I think that as that appeal ceases to be covert, the neoliberal period 
is ending. The forces of contestation from many different levels of 
civil society are really tremendous, and they've kept growing in 
different phases since 2008. They stoke a conservative backlash which is 
equally impressive (or depressive). Given the global drift toward 
authoritarianism, if Trump were to survive political neutralization and 
impeachment, it is possible that some new figure of capitalism could be 
shaped in his wake over the next decade. Mercer, the Kochs and the other 
oligarchs who have emerged from the neoliberal period would undoubtedly 
have a lot of influence in such a case. But still, what ultimately 
crystallizes cannot be just a more authoritarian version of Mont 
Pelerin. As in every major crisis, the system has to change some of its 
fundamental tenets in order to keep others intact. We haven't mentioned 
the rise of Asia, or climate change - two other forces pushing 
inexorably for a system reset.
I don't reckon Trump will survive the present challenge with enough 
political capital to help constitute any kind of future hegemony. The 
reason is, neither he or any fascist can solve enough real problems to 
keep the system afloat. Still he's got this far and the threat is real. 

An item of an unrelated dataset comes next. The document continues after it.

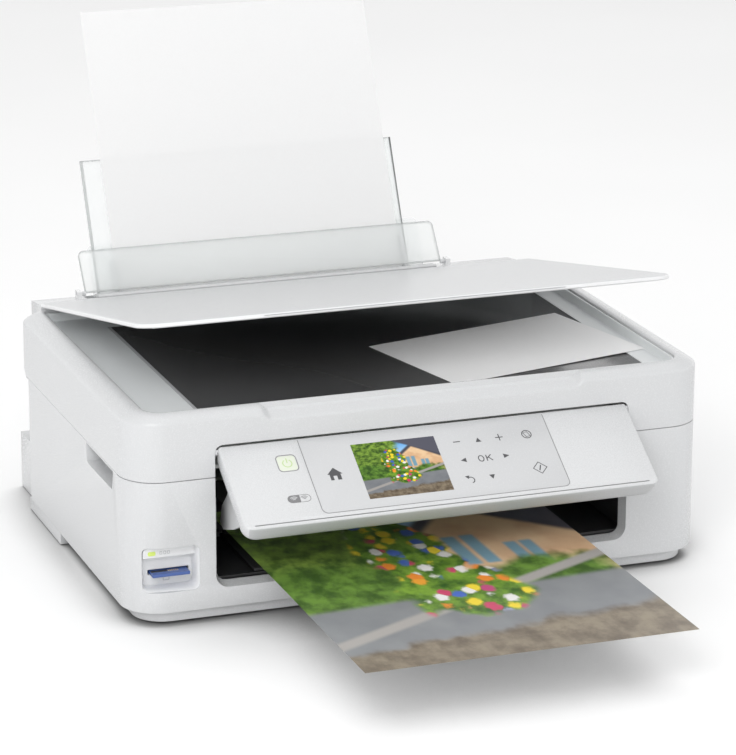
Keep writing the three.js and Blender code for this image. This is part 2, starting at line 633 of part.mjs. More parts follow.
function addLid() {
  const lid = pivotGroup(LID_PIVOT, -LID.open);
  const plan = roundedRect(-LID.halfWidth, LID.halfWidth, -LID.length, 2.2, 18, 4);
  const plate = slab(plan, LID.lift, LID.lift + LID.thickness);
  const knuckles = [-140.1, 119.9].map((x) => rod('x', x, x + 20.2, 0, 0, 2.4, 16));
  const webs = [-140.1, 119.9].map((x) => box(x, x + 20.2, -2.2, 2, 0, LID.lift + 1));
  const pins = [
    rod('x', -143.4, -116.6, 0, 0, 1.5, 12),
    rod('x', 116.6, 143.4, 0, 0, 1.5, 12),
  ];
  const lip = box(-102, 102, -LID.length - 0.8, -LID.length + 3, LID.lift - 1.2, LID.lift + 1);
  const lidBody = build([plate, ...knuckles, ...webs, ...pins, lip]);
  const earRelief = [];
  for (const x of [-143.8, -119.8, 116.2, 140.2]) {
    earRelief.push(box(x, x + 3.6, -8.4, 5, -1, 3.4));
  }
  const cleared = build([lidBody], earRelief);
  piece('lid_cover', build([cleared, ...pins]), WHITE, lid);
  const padSide = outline([
    [-244, LID.lift - GAP], [-244, 1.1], [-170, -5.1], [-30, -5.1], [-30, LID.lift - GAP],
  ]);
  piece('lid_pad', sweepX(padSide, -150, 168), PAD_WHITE, lid);
}

// ---- Control panel ---------------------------------------------------------------------

// In the panel's group the face looks along -Y, and v is measured down the face from its top.
function panelZ(v) {
  return PANEL.top - v;
}

function addPanel() {
  const panel = pivotGroup(PANEL_PIVOT, -PANEL.tilt);
  const faceY = -PANEL.face;
  const backY = faceY + PANEL.thickness;
  const skinY = faceY + 3.5;
  const bottomZ = panelZ(PANEL.length);
  const plan = roundedRect(-PANEL.halfWidth, PANEL.halfWidth, bottomZ, panelZ(0), 7, 1.5);
  const topEdge = sweepX(outline([
    [backY - 2, panelZ(0) + 1], [backY + 1, panelZ(0) + 1], [backY + 1, panelZ(2) - 1],
  ]), -140, 140);
  const hollow = box(-134.6, 134.6, skinY, backY + 1, panelZ(64.4), panelZ(4));
  const body = build([sweepY(plan, faceY, backY, 5)], [hollow, topEdge]);
  const faceRecess = box(-134.8, 134.8, faceY - 1, faceY + 1.6, panelZ(62.3), panelZ(1.2));
  const keyHoles = KEYS.map(({ x, v }) => keyBox(x, v, KEY.size / 2 + 0.4, faceY, 10));
  const powerHole = keyBox(POWER_KEY.x, POWER_KEY.v, KEY.powerSize / 2 + 0.4, faceY, 10);
  const lcdHole = box(LCD.x0 - 0.3, LCD.x1 + 0.3, faceY - 1, skinY + 1,
    panelZ(LCD.v1 + 0.3), panelZ(LCD.v0 - 0.3));
  const bores = [
    rod('x', 134.8, 140, 0, 0, 1.4, 12),
    rod('x', -140, -134.8, 0, 0, 1.4, 12),
  ];
  piece('panel_shell', build([body], [faceRecess, ...keyHoles, powerHole, lcdHole, ...bores]),
    WHITE, panel);

  const face = roundedRect(-134.5, 134.5, panelZ(62), panelZ(1.5), 3, 2);
  const powerWindow = keyBox(POWER_KEY.x, POWER_KEY.v, KEY.powerSize / 2 + 0.3, faceY - 1, 5);
  piece('panel_face', build([sweepY(face, faceY, faceY + 1.2, 3)], [powerWindow, lcdHole]),
    WHITE, panel);
  piece('lcd_screen', box(LCD.x0, LCD.x1, faceY + 0.2, faceY + 3.2, panelZ(LCD.v1), panelZ(LCD.v0)),
    BLACK, panel);
  for (const { name, x, v } of KEYS) {
    piece(name, keyBox(x, v, KEY.size / 2, faceY + 1.6, KEY.depth), DARK_GREY, panel);
  }
  piece('power_key', keyBox(POWER_KEY.x, POWER_KEY.v, KEY.powerSize / 2, faceY, KEY.depth), GREEN_TINT, panel);
}

// A square block on the face at x and v, from its front face at y to the given depth.
function keyBox(x, v, half, y, depth) {
  return box(x - half, x + half, y, y + depth, panelZ(v + half), panelZ(v - half));
}

addBasePan();
addLowerHousing();
addOutputLiner();
addRearHousing();
addChassis();
addPlaten();
addRollers();
addFeedDrive();
addCarriageDrive();
addCarriage();
addBaseFittings();
addOutputTray();
addSheets();
addFeedParts();
addScanner();
addLid();
addPanel();

// The feed sheet's top is the rearmost point, the printed sheet's end the foremost one.
const rearmostY = FEED_FOOT.y + A4.length * Math.sin(radians(FEED_TILT))
  + (SHEET_T / 2) * Math.cos(radians(FEED_TILT));
printer.position.y = -(rearmostY + OUTPUT_SHEET_FRONT) / 2;

export default printer;
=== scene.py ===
"""Looks of the inkjet printer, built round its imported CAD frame.

Shapes are written in millimetres about the middle of the housing, as in the CAD source: +X to the
right seen from the front, the front faces -Y, +Z up. ROW turns them into row-frame metres.
"""

import math

import bmesh
import bpy
from mathutils import Matrix, Vector


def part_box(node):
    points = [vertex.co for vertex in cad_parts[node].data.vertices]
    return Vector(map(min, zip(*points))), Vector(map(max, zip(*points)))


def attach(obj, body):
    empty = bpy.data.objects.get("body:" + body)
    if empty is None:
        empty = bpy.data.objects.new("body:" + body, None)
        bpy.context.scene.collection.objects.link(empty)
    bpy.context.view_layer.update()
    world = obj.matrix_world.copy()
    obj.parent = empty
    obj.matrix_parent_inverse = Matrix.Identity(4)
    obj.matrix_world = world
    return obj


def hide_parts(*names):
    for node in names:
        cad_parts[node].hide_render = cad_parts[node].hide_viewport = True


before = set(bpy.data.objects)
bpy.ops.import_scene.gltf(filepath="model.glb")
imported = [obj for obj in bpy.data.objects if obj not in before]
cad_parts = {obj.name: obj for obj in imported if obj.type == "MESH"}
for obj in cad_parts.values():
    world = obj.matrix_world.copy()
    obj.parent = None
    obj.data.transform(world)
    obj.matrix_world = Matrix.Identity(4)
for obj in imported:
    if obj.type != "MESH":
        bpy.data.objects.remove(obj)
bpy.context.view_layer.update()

# ---- Driving dimensions, in millimetres ----

MM = 0.001
HALF_WIDTH = 195
FRONT_Y = -125
SHELL_BACK_Y = 125
SEAM_Z = 95.3
OPENING_HALF = 139.4
OPENING_TOP = 115.7
GLASS_Z = 130

PANEL_PIVOT = (-123.9, 111.7)
PANEL_TILT = 57.5
PANEL_HALF = 137.3
PANEL_TOP = 1.2
PANEL_FACE = -2.6
LID_PIVOT = (138.5, 136.5)
LID_OPEN = 11.7
FEED_FOOT = (126.4, 48)
FEED_TILT = 25.24
PATH_X = -12
GUARD_PIVOT = (159, 139.6)
GUARD_LEAN = 37

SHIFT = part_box("lower_housing")[0].y / MM - FRONT_Y
ROW = Matrix.Scale(MM, 4) @ Matrix.Translation((0, SHIFT, 0))


def pivot(at, lean, x=0):
    """Local frame on a pivot line at (y, z), leaning back by an angle in degrees."""
    return Matrix.Translation((x, at[0], at[1])) @ Matrix.Rotation(math.radians(-lean), 4, "X")


PANEL = pivot(PANEL_PIVOT, PANEL_TILT)
LID = pivot(LID_PIVOT, LID_OPEN)
FEED = pivot(FEED_FOOT, FEED_TILT, PATH_X)
GUARD = pivot(GUARD_PIVOT, GUARD_LEAN)

# ---- Shader helpers ----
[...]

Whether the resolution of the current leadership crisis will really 
produce any reform of the networked media system and the public sphere 
it helps structure (or destructure) is anyone's guess. I'm not one of 
those who believes it has to get worse before it can get better. It 
could easily get worse and then get worser. Even if you don't think we 
live in a real democracy, still the institutional struggle has objective 
consequences.
Anyway, it's great if people contradict me and put forth other ideas. 
There's a lot more to cover - in terms of political theory, social 
network manipulation, neofascist ideology, changing international 
alignments, and the list goes on. I wanted to spark this debate because 
it helps everyone understand what's happening.